══ Material ══

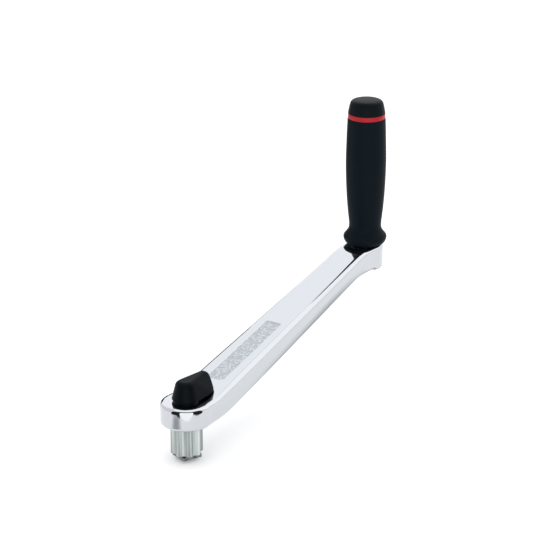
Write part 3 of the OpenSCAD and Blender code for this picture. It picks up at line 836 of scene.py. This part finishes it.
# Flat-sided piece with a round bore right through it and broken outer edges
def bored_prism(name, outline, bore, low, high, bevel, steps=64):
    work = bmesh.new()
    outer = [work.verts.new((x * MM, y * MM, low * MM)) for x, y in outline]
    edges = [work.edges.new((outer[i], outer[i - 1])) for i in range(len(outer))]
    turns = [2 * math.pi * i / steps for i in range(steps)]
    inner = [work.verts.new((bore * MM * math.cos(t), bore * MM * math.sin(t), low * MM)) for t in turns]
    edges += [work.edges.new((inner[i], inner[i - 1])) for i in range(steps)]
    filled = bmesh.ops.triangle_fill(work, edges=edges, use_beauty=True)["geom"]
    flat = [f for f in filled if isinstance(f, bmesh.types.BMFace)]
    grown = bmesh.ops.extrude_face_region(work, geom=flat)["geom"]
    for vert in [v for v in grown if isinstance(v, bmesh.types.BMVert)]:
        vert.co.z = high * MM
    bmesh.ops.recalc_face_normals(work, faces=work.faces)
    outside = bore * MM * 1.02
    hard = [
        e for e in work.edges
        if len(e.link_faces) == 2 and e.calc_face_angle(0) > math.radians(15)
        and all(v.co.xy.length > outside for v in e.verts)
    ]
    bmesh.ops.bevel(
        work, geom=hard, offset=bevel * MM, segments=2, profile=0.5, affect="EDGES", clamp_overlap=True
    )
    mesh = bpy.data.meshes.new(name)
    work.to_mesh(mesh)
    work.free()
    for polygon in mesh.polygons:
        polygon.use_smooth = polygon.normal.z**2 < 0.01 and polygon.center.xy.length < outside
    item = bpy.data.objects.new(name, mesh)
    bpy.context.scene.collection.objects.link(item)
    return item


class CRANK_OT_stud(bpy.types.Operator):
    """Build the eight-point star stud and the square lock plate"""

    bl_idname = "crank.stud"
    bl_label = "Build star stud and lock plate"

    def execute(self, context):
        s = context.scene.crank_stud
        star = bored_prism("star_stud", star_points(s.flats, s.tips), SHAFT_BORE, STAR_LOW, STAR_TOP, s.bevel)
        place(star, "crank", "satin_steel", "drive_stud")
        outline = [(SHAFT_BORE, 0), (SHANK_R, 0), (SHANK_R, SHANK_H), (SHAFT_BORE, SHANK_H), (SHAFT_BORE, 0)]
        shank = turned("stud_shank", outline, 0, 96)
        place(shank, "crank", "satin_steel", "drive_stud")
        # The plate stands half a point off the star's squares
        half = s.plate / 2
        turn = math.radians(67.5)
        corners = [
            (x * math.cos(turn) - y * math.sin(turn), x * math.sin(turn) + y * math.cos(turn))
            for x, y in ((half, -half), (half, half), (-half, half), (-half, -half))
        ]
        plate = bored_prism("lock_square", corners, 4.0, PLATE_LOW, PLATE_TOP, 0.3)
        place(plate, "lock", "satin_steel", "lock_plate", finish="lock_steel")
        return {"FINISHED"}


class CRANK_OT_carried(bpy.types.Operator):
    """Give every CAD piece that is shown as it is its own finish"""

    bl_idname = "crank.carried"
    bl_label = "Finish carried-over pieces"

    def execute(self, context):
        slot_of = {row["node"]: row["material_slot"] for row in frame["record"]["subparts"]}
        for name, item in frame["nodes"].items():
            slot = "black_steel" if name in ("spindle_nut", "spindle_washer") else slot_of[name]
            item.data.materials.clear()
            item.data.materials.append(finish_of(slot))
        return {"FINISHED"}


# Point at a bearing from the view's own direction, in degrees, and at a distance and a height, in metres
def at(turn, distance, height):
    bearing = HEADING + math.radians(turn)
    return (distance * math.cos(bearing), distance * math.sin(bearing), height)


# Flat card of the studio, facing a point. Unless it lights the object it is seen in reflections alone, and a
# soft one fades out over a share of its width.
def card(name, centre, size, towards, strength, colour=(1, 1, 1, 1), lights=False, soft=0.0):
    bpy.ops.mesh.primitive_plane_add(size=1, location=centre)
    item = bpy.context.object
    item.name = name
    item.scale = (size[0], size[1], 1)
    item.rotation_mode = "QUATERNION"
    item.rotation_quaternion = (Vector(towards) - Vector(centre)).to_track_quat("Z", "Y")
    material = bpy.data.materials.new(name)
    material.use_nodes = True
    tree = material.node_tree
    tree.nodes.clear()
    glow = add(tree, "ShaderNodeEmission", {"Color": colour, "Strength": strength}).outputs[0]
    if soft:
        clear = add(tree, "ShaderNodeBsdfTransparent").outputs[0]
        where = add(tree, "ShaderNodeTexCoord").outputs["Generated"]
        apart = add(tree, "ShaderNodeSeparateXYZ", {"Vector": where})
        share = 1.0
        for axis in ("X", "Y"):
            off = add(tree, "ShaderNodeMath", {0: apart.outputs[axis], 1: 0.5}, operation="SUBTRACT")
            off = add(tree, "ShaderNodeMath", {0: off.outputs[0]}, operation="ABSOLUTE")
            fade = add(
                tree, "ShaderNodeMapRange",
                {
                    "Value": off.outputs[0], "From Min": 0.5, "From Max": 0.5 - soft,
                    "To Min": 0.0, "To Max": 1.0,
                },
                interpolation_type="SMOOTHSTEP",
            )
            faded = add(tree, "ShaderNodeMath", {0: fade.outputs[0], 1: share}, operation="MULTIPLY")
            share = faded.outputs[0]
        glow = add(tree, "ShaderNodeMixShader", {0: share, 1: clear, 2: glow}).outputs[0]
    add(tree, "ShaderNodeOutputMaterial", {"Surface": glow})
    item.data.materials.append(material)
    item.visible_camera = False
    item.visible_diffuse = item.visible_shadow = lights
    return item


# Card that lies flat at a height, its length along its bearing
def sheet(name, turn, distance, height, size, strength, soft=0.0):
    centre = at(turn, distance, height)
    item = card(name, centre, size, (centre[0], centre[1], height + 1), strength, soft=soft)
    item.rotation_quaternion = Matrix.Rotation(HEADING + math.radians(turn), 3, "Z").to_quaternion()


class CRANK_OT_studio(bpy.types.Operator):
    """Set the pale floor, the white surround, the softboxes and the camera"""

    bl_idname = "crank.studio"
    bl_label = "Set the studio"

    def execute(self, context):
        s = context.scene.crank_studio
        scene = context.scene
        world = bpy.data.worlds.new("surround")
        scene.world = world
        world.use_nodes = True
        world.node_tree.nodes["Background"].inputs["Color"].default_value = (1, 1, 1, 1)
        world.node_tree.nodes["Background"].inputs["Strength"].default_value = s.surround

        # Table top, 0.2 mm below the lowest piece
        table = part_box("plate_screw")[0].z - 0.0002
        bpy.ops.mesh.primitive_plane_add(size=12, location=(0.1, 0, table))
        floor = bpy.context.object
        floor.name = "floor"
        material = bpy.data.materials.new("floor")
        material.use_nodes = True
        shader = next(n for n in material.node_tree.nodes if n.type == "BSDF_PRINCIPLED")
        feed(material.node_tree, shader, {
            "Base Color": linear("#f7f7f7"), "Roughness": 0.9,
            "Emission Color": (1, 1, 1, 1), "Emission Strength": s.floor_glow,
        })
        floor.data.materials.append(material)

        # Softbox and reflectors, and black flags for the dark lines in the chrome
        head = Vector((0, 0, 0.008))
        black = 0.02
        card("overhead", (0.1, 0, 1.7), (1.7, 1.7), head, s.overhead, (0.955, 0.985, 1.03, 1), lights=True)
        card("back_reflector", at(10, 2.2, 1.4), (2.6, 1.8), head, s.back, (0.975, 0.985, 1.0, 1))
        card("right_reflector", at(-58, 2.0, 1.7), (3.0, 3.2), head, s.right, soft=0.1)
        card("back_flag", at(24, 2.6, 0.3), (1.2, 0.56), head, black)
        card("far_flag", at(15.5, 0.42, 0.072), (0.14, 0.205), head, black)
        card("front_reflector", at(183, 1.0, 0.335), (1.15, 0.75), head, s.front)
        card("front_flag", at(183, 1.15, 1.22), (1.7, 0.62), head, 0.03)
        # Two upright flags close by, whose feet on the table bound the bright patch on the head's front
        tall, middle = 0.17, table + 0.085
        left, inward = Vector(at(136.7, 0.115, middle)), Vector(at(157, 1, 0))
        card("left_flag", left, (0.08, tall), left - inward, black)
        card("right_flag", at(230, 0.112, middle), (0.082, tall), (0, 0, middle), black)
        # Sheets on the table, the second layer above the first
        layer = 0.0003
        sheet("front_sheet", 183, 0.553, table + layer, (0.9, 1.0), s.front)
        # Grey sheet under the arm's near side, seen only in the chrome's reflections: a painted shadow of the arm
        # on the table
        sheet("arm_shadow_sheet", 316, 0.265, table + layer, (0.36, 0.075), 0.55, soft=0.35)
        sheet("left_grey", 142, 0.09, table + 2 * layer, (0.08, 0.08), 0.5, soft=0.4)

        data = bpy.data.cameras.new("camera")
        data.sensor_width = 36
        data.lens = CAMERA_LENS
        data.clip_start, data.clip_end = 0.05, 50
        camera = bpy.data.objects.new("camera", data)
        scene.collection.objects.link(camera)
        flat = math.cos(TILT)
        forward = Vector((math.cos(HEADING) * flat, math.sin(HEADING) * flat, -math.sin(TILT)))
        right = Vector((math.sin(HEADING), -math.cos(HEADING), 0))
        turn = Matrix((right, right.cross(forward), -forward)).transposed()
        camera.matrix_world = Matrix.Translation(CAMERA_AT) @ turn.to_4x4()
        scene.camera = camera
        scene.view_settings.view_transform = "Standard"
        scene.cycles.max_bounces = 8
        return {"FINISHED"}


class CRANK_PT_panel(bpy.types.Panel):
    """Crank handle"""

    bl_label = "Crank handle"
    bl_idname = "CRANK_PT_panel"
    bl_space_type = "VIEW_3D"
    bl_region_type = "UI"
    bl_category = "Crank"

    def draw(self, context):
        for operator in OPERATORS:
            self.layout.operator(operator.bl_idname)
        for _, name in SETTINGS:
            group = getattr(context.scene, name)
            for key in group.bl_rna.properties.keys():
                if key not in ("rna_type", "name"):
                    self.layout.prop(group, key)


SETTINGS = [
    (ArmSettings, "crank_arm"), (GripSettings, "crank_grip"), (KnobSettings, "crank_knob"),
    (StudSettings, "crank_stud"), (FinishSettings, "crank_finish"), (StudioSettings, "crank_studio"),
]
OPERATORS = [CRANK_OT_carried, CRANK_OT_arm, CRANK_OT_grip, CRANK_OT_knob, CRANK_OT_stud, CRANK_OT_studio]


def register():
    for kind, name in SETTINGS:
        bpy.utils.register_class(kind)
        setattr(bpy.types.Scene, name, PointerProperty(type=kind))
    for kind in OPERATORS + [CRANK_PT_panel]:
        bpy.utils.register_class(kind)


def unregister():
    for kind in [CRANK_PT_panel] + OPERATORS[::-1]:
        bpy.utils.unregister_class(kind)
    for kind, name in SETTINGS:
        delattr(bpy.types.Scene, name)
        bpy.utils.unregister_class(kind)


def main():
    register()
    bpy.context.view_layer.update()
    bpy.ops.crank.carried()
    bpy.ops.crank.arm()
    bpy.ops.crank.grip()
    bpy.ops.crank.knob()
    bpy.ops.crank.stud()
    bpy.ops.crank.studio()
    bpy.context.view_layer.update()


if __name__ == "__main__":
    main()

═══

The request - Without changing anything, quote the lines from the top of the data to the line that contains "stud and lock", including that line.

Result -
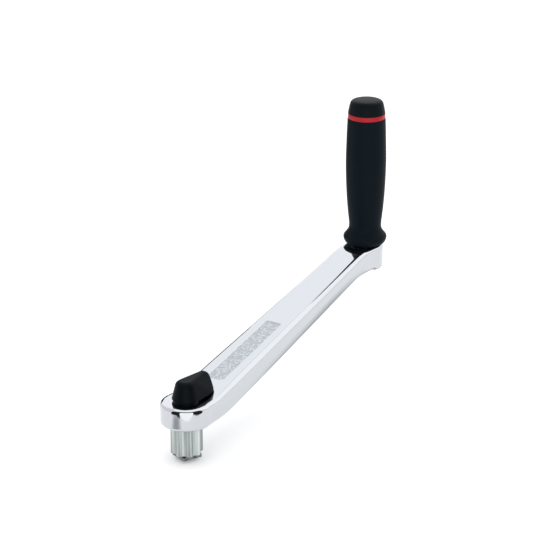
Write part 3 of the OpenSCAD and Blender code for this picture. It picks up at line 836 of scene.py. This part finishes it.
# Flat-sided piece with a round bore right through it and broken outer edges
def bored_prism(name, outline, bore, low, high, bevel, steps=64):
    work = bmesh.new()
    outer = [work.verts.new((x * MM, y * MM, low * MM)) for x, y in outline]
    edges = [work.edges.new((outer[i], outer[i - 1])) for i in range(len(outer))]
    turns = [2 * math.pi * i / steps for i in range(steps)]
    inner = [work.verts.new((bore * MM * math.cos(t), bore * MM * math.sin(t), low * MM)) for t in turns]
    edges += [work.edges.new((inner[i], inner[i - 1])) for i in range(steps)]
    filled = bmesh.ops.triangle_fill(work, edges=edges, use_beauty=True)["geom"]
    flat = [f for f in filled if isinstance(f, bmesh.types.BMFace)]
    grown = bmesh.ops.extrude_face_region(work, geom=flat)["geom"]
    for vert in [v for v in grown if isinstance(v, bmesh.types.BMVert)]:
        vert.co.z = high * MM
    bmesh.ops.recalc_face_normals(work, faces=work.faces)
    outside = bore * MM * 1.02
    hard = [
        e for e in work.edges
        if len(e.link_faces) == 2 and e.calc_face_angle(0) > math.radians(15)
        and all(v.co.xy.length > outside for v in e.verts)
    ]
    bmesh.ops.bevel(
        work, geom=hard, offset=bevel * MM, segments=2, profile=0.5, affect="EDGES", clamp_overlap=True
    )
    mesh = bpy.data.meshes.new(name)
    work.to_mesh(mesh)
    work.free()
    for polygon in mesh.polygons:
        polygon.use_smooth = polygon.normal.z**2 < 0.01 and polygon.center.xy.length < outside
    item = bpy.data.objects.new(name, mesh)
    bpy.context.scene.collection.objects.link(item)
    return item


class CRANK_OT_stud(bpy.types.Operator):
    """Build the eight-point star stud and the square lock plate"""

    bl_idname = "crank.stud"
    bl_label = "Build star stud and lock plate"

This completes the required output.